OBJECTIVE —
Set down, exactly as they appear, the lines from the line holding "Turn this picture" through the line holding "from FreeCAD import", inclusive; output nothing outside that range.

-- Start MATERIAL FOR THIS TASK --

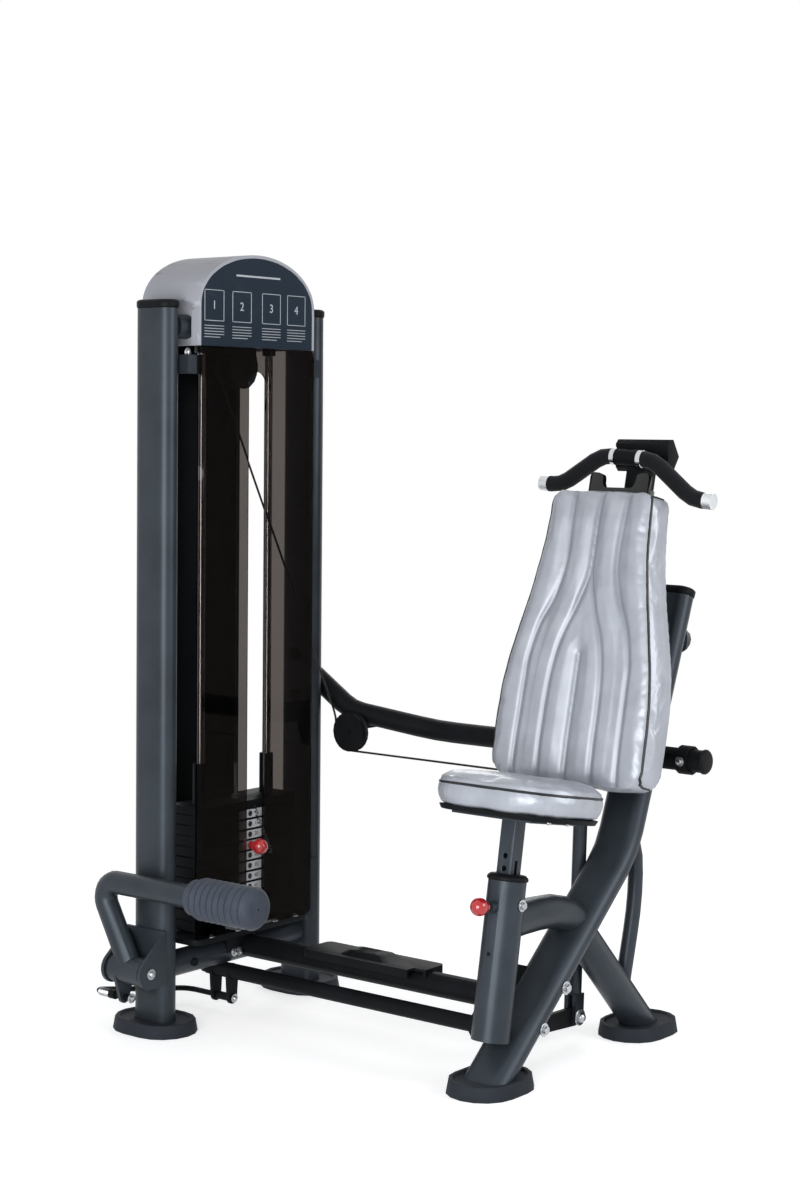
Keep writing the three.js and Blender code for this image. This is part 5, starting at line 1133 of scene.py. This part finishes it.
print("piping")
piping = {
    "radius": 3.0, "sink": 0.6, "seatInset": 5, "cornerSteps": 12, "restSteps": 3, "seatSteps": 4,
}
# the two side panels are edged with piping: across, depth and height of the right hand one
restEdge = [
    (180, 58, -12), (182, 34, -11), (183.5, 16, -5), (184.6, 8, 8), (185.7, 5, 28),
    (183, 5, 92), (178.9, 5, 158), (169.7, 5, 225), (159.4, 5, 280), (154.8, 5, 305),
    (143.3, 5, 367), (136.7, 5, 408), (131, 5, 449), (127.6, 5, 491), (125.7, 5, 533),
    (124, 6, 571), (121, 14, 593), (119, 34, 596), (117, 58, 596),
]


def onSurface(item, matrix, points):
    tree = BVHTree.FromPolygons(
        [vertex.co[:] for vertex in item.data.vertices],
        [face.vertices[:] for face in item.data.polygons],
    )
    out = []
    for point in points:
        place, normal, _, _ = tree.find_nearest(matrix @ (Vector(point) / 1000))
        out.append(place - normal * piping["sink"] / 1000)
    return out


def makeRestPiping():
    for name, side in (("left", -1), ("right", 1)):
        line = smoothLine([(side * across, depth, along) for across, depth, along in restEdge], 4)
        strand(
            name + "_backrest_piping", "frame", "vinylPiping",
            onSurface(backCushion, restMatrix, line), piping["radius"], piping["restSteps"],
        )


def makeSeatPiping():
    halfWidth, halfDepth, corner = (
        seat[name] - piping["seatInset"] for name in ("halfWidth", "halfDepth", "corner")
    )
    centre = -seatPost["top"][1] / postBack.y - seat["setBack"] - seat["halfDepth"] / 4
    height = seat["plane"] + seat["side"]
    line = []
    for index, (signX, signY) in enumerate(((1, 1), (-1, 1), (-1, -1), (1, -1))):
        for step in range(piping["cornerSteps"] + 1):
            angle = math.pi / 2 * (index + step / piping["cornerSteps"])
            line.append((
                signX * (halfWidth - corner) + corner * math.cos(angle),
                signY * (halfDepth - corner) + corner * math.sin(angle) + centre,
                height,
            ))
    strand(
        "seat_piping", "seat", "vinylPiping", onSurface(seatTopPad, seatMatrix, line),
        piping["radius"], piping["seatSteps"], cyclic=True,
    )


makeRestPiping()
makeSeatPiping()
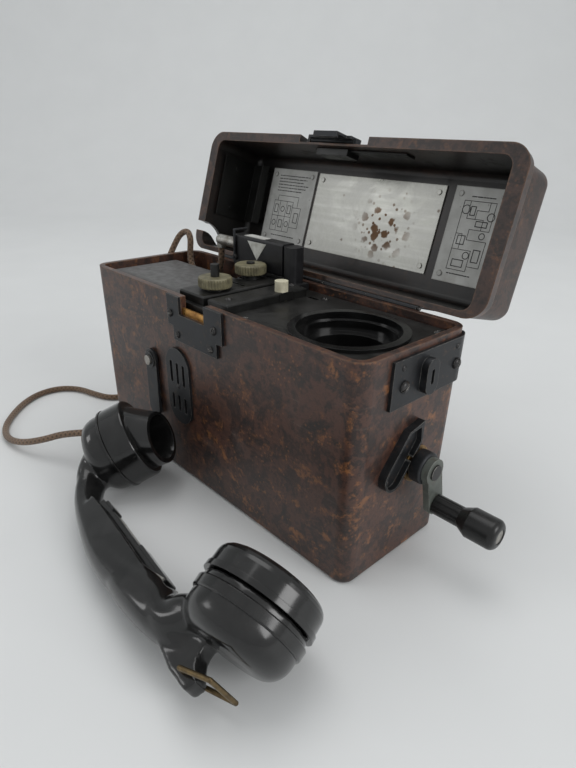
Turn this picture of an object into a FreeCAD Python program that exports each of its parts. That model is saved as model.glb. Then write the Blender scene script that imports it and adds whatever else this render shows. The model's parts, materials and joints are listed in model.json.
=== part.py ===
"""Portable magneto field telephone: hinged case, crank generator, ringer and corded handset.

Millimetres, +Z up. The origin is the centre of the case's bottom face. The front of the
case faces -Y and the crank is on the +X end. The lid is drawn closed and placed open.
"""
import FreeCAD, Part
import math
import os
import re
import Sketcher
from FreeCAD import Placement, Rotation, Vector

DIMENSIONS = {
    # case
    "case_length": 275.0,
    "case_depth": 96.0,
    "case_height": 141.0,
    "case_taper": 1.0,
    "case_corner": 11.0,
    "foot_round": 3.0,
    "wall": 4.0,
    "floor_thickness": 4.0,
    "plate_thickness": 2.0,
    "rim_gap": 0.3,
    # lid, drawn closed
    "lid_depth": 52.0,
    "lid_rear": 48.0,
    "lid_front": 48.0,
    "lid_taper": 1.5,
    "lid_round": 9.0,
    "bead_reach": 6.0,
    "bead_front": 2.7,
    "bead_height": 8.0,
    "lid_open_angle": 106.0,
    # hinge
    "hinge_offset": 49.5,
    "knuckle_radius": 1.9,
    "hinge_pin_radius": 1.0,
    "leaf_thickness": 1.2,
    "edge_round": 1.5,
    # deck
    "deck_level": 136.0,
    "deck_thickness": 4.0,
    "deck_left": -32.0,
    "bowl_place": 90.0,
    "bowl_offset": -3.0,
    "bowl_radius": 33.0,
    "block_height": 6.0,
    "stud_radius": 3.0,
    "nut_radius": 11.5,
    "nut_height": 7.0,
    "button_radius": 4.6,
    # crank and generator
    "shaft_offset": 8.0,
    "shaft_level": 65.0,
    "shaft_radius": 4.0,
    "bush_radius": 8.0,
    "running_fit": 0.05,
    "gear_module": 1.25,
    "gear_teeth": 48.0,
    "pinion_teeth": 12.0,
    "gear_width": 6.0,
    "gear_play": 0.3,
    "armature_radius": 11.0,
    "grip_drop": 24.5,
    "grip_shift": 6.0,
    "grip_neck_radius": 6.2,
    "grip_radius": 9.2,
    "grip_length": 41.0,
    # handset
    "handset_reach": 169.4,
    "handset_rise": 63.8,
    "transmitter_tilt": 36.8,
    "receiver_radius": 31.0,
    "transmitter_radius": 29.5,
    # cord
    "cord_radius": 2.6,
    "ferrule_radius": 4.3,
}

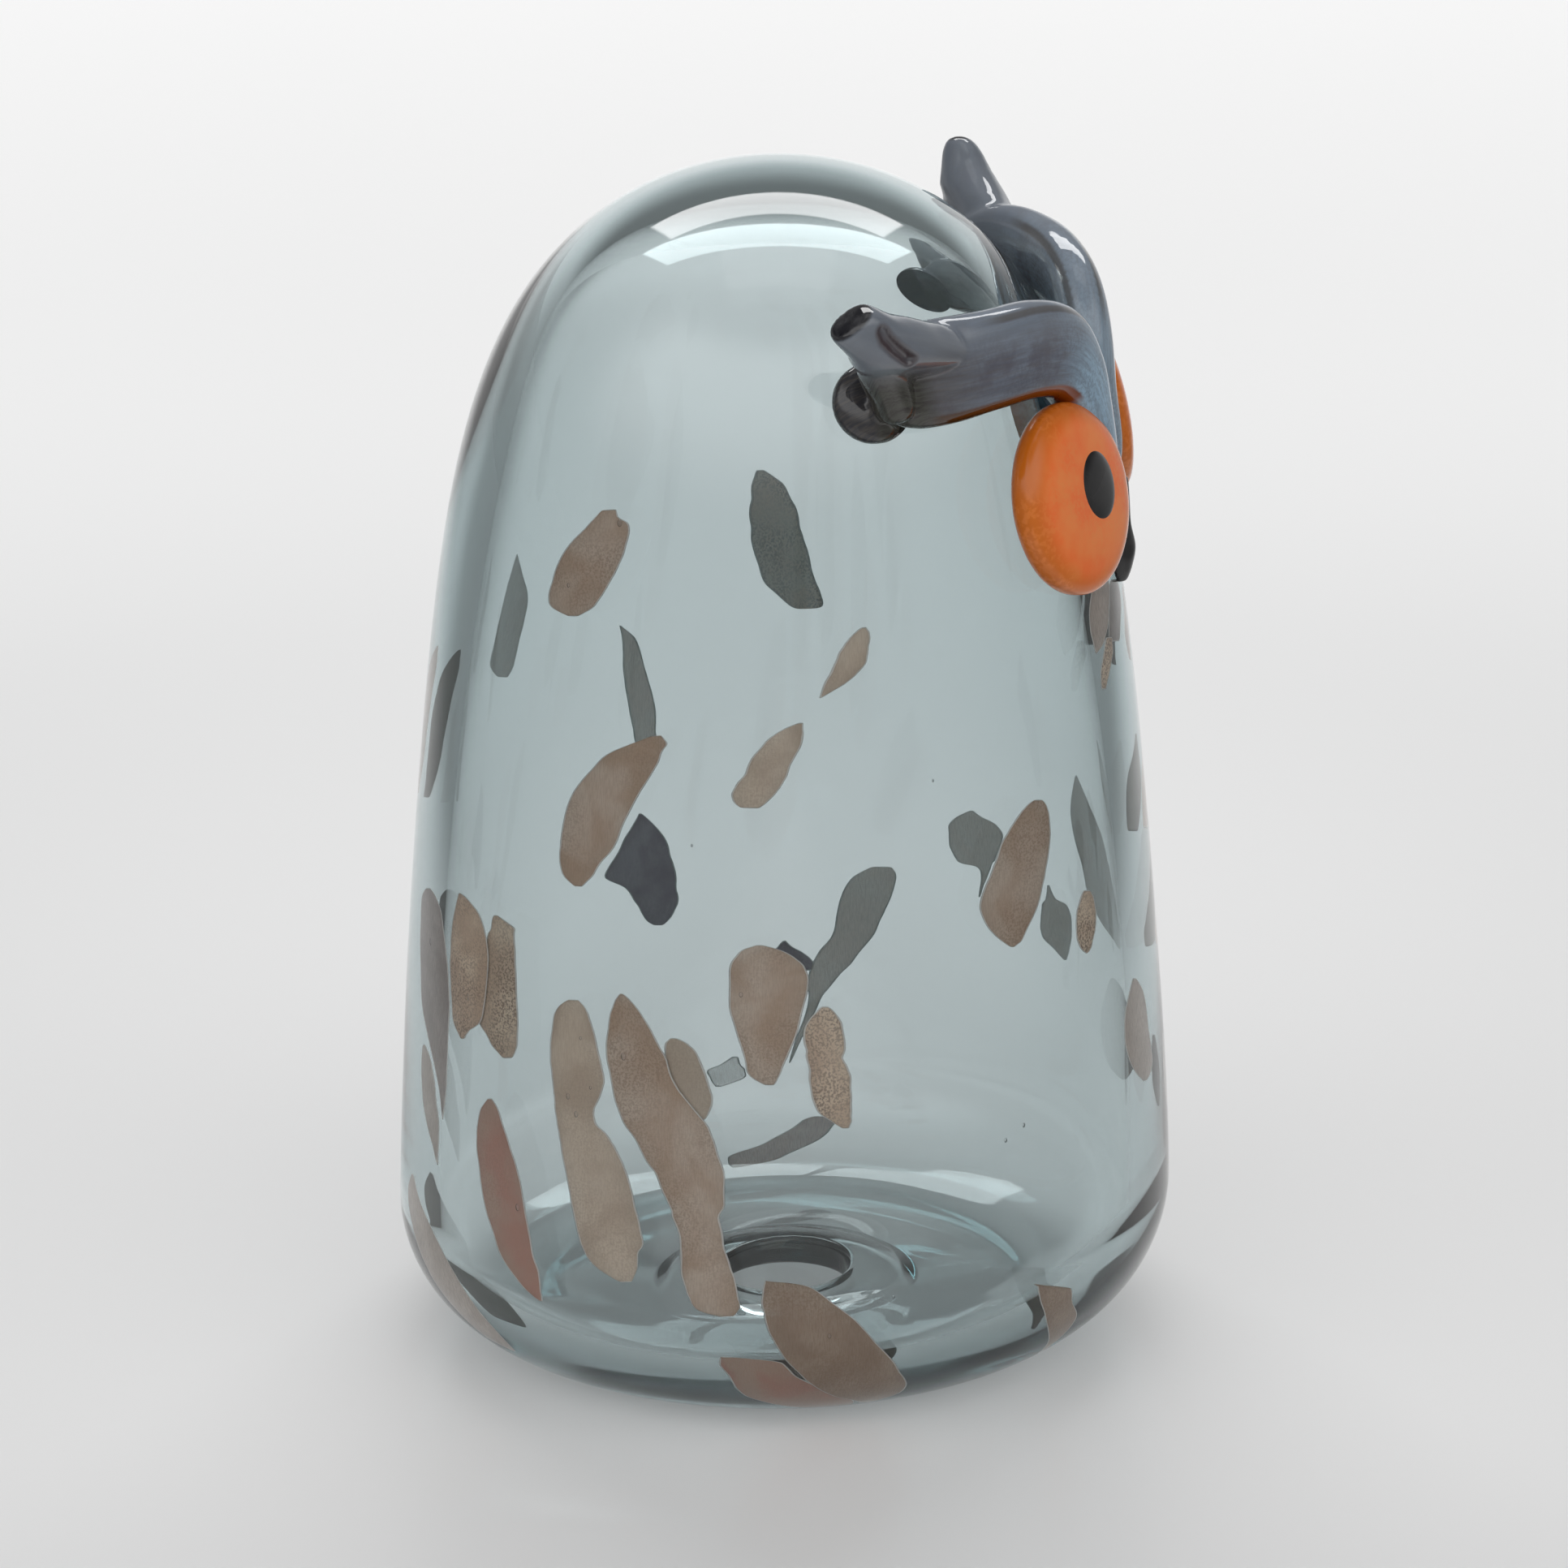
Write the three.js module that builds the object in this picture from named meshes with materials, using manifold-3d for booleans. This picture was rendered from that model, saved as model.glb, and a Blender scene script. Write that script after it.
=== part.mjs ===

-- End MATERIAL FOR THIS TASK --

CORRECT ANSWER —
Turn this picture of an object into a FreeCAD Python program that exports each of its parts. That model is saved as model.glb. Then write the Blender scene script that imports it and adds whatever else this render shows. The model's parts, materials and joints are listed in model.json.
=== part.py ===
"""Portable magneto field telephone: hinged case, crank generator, ringer and corded handset.

Millimetres, +Z up. The origin is the centre of the case's bottom face. The front of the
case faces -Y and the crank is on the +X end. The lid is drawn closed and placed open.
"""
import FreeCAD, Part
import math
import os
import re
import Sketcher
from FreeCAD import Placement, Rotation, Vector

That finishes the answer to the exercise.